Amid the state's burgeoning industrial revival, Entergy Louisiana moved forward Tuesday with plans to build an $869 million natural gas-burning power plant in St. Charles Parish, which the utility says is so efficient that it will save customers more than $1.3 billion in fuel costs over a 30-year span.
The St. Charles Power Station in Montz, which is expected to be operating by 2019, will be capable of generating 980 megawatts of electricity daily — enough power to satisfy New Orleans' electrical needs on the hottest day of the year when air conditioners are working overtime.
One megawatt is enough electricity to power 1,000 homes.

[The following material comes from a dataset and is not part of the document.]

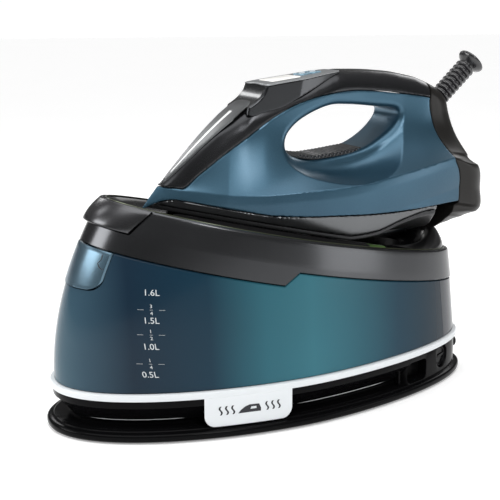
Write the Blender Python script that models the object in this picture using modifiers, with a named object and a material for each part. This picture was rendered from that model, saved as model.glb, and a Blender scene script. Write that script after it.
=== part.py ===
"""Steam generator iron: a pressurised steam station with its lift-off iron.

Metres, +Z up.  The pointed front of the station faces -X, +Y is its left
side.  The iron rests nose-up in the cradle, so its pieces are built in a
tilted frame whose x runs rearwards along the soleplate and whose z is normal
to it.  Everything hangs from one frame empty that puts the origin at the
bottom centre of the whole object's box.
"""
import math

import bmesh
import bpy
from mathutils import Matrix, Vector

for old in list(bpy.data.objects):
    bpy.data.objects.remove(old, do_unlink=True)

# ---------------------------------------------------------------- dimensions
GAP = 0.0003            # clearance between neighbouring pieces
SHIFT_X = -0.0092       # centres the object's box on the origin
PLAN_N = 1.72           # plan exponent along X, below 2 gives pointed ends
PLAN_M = 2.13           # plan exponent along Y
PLAN_EGG = -0.08        # narrows the rear slightly
DECK_Z = 0.0380         # top of the plinth trim, underside of the body
FLANGE = 0.0052         # how far the foot flange stands outside the body
STRIP_LOW = 0.0328
PLINTH_TOP = 0.0325
TANK_DEPTH = 0.024      # thickness of the water jacket
TANK_WALL = 0.0022
TANK_END = math.radians(32.5)
BAND_T = 0.0045         # thickness of the rim band
TILT = math.atan(0.205)  # nose-up angle of the resting iron
IRON_Z = 0.147
DOOR_HALF = 0.031
DOOR_LOW = 0.1152
DOOR_AXIS = (-0.1588, 0.0, 0.1462)
HOOD_AXIS = (-0.1120, 0.0, 0.1680)
KNOB_R = 0.0094

# ---------------------------------------------------------------- materials


def material(name, colour, rough, metal=0.0, alpha=1.0):
    mat = bpy.data.materials.new(name)
    mat.use_nodes = True
    bsdf = mat.node_tree.nodes["Principled BSDF"]
    bsdf.inputs["Base Color"].default_value = (*colour, 1.0)
    bsdf.inputs["Roughness"].default_value = rough
    bsdf.inputs["Metallic"].default_value = metal
    bsdf.inputs["Alpha"].default_value = alpha
    mat.diffuse_color = (*colour, 1.0)
    return mat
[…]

State officials and Entergy executives, including Gov. John Bel Edwards and Entergy Corp. Chairman and CEO Leo Denault, attended a groundbreaking ceremony Tuesday at the planned site, which is adjacent to the utility's existing Little Gypsy power plant.
"This project is really part of a larger strategy to upgrade our existing infrastructure," said Phillip May, president and CEO of Entergy Louisiana.

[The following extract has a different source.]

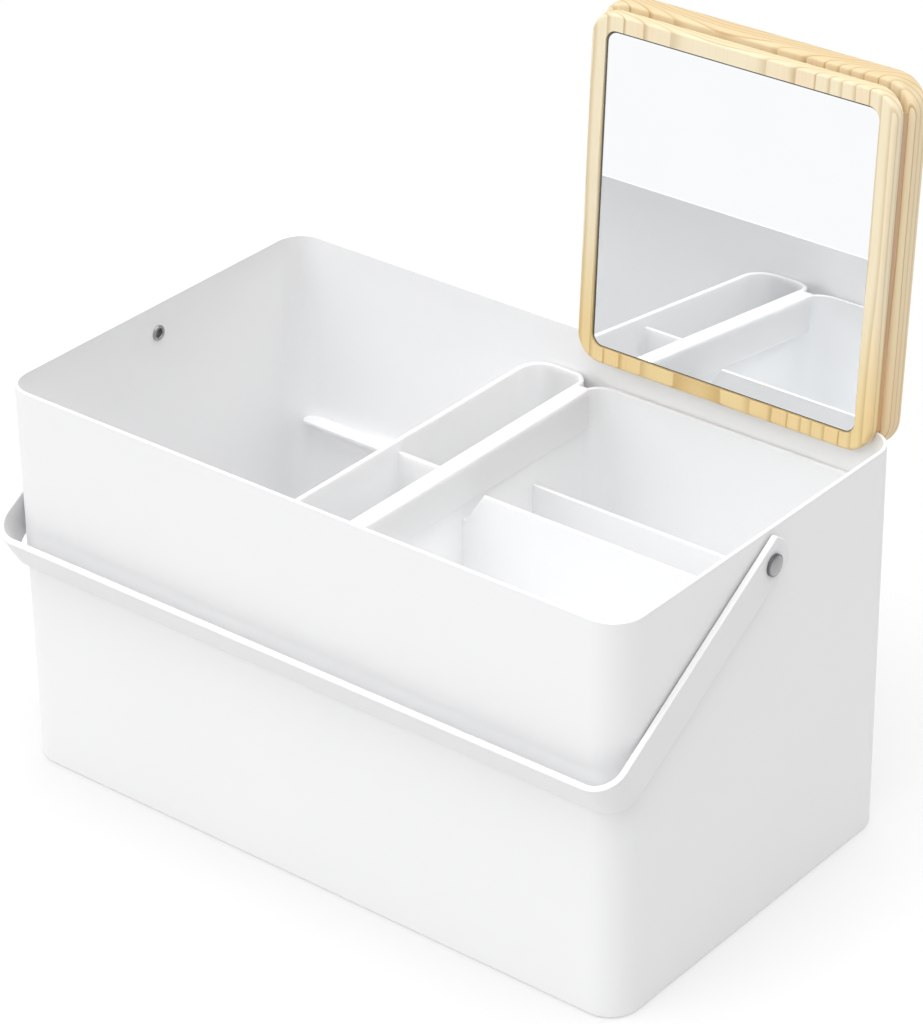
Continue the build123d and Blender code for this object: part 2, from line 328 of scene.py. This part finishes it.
def pine(name, heart, ring, early, warm, late, foot=(1, 0.88, 0.62), end=(0.82, 0.80, 0.74)):
    """Sawn pine: growth rings of a width round a heart behind the board, each with a tint of its own and
    darker towards its outer side. foot tones the lower end of the board, and end its end grain."""
    finish, place = new_finish(name, {"IOR": 1.45})
    board = along_board(place).vector("SUBTRACT", heart)
    waver = grain(board, waver_cells, waver_share, 2, "Color").vector("SUBTRACT", (0.5, 0.5, 0.5))
    radius = length(scaled(board.vector("ADD", scaled(waver, waver_size)), (1, 1, 0)))
    age = radius / ring + ring_drift * on_radius(radius, drift_cells, 1)
    growth = age.math("FRACT")
    tint = age.node("TexWhiteNoise", {"noise_dimensions": "1D"}, {"W": age.math("FLOOR")}, "Value")
    line = step(growth, late_start + late_spread * tint, late_full) * (1 - step(growth, late_end, 1.0))
    stain, fibre = grain(board, stain_cells, stain_share, 3), grain(board, fibre_cells, fibre_share, 2)
    streak = step(on_radius(radius, streak_cells, 2), *streak_span)
    colour = blend(0.65 * tint * step(stain, *stain_span) + 0.4 * streak, early, warm)
    colour = blend(line * line * (0.45 + 0.5 * tint), colour, late)
    colour = blend(step(fibre, *fibre_span) * 0.16, colour, late)
    height = board.node("SeparateXYZ", {}, {0: board}, "Z")
    colour = blend(1 - step(height, 0.0, foot_height), colour, scaled(colour, foot))
    rise = facing(place.node("TexCoord", output="Normal"), (0, 0, 1))
    colour = blend(step(abs(rise), *end_span), colour, scaled(colour, end))
    feed(finish, {"Base Color": colour, "Roughness": 0.52 + 0.1 * fibre - 0.06 * line,
                  "Normal": bumps(0.25 * line + 0.5 * fibre, grain_depth, strength=0.6)})
    return finish


slab_pine = pine("slab_pine", slab_heart, board_ring, early=(0.84, 0.70, 0.47), warm=(0.82, 0.64, 0.39),
                 late=(0.52, 0.35, 0.15), foot=(0.97, 0.91, 0.84), end=(0.79, 0.76, 0.69))
plate_pine = pine("plate_pine", plate_heart, board_ring, early=(0.875, 0.775, 0.56), warm=(0.875, 0.70, 0.48),
                  late=(0.55, 0.39, 0.17))
strip_wood = pine("strip_wood", strip_heart, strip_ring, early=(0.70, 0.50, 0.37), warm=(0.64, 0.44, 0.31),
                  late=(0.48, 0.31, 0.19))
dress(slab_pine, "lid_slab")
dress(plate_pine, "mirror_plate")
dress(strip_wood, "left_spacer", "right_spacer")

# --- Mirror ------------------------------------------------------------------
# Silvered glass sunk into the thin board, on a sheet of dark adhesive foam. The
# silver stops just short of the glass's edge, where a thin dark line of painted
# shade stands for the shadow in the gap round the glass.
glass_middle, glass_half, glass_corner = (0.0720, 0.0793, 0.2342), (0.0617, 1, 0.0652), 0.0047
shade_line_width, silver_blur, smear_cells = 0.0004, 0.0001, 40
silver, silver_haze, painted_gap_shade = (0.94, 0.952, 0.964), (0.925, 0.938, 0.951), (0.10, 0.09, 0.08)
foam_dark, foam_pale = (0.05, 0.05, 0.05), (0.10, 0.10, 0.10)
pore_cells, pore_depth = 1500, 0.0001

glass, place = new_finish("glass", {"IOR": 1.5})
reach = from_core(along_board(place).vector("SUBTRACT", glass_middle), glass_half, glass_corner)
silver_end = glass_corner - shade_line_width
# A thin line of painted shade runs round the glass's edge, outside the silver.
silver_inside_shade_line = 1 - step(reach, silver_end - silver_blur, silver_end + silver_blur)
smear = noise(place, smear_cells, 4)
feed(glass, {"Base Color": blend(silver_inside_shade_line, painted_gap_shade, blend(smear, silver, silver_haze)),
             "Metallic": silver_inside_shade_line, "Roughness": 0.008 + 0.015 * smear})
dress(glass, "mirror_glass")

pad_foam, place = new_finish("pad_foam", {})
pores = noise(place, pore_cells, 2)
feed(pad_foam, {"Base Color": blend(pores, foam_dark, foam_pale), "Roughness": 0.8 + 0.15 * pores,
                "Normal": bumps(pores, pore_depth)})
dress(pad_foam, "mirror_pad")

On an individual basis, a typical Entergy Louisiana customer using 1,000 kilowatt hours of power per month will pay an additional $1.92 per month for the first year the plant is operating, company officials said.
Once work is completed, the plant is expected to have 31 full-time workers, the utility said.
In 2015, Entergy Louisiana flipped the switch on a $665 million natural-gas burning facility in Westwego, which added 560 megawatts to its portfolio. The power plant, called Ninemile 6, was the utility's first new power plant added to the Entergy Louisiana fleet in nearly three decades.
Entergy Louisiana, a subsidiary of New Orleans utility giant Entergy Corp., provides electric service to more than 1 million Louisiana customers.
An abundance of cheap natural gas has led to tens of billions of dollars’ worth of planned investment in major industrial projects throughout Louisiana. Officials speaking at Tuesday's ceremony frequently noted that more power resources will be necessary in the coming years as new projects come online.
Combined-cycle gas turbine units rely on two sources of energy — combustion and steam turbines — to generate electricity.
To do so, air is pulled through an evaporative cooling system into a series of gas combustion turbines before being compressed and ignited, turning generators to create electricity. Exhaust heat from the gas turbines is captured and used to create steam that drives a traditional steam turbine generator, which produces additional electricity, increasing the unit’s efficiency and output.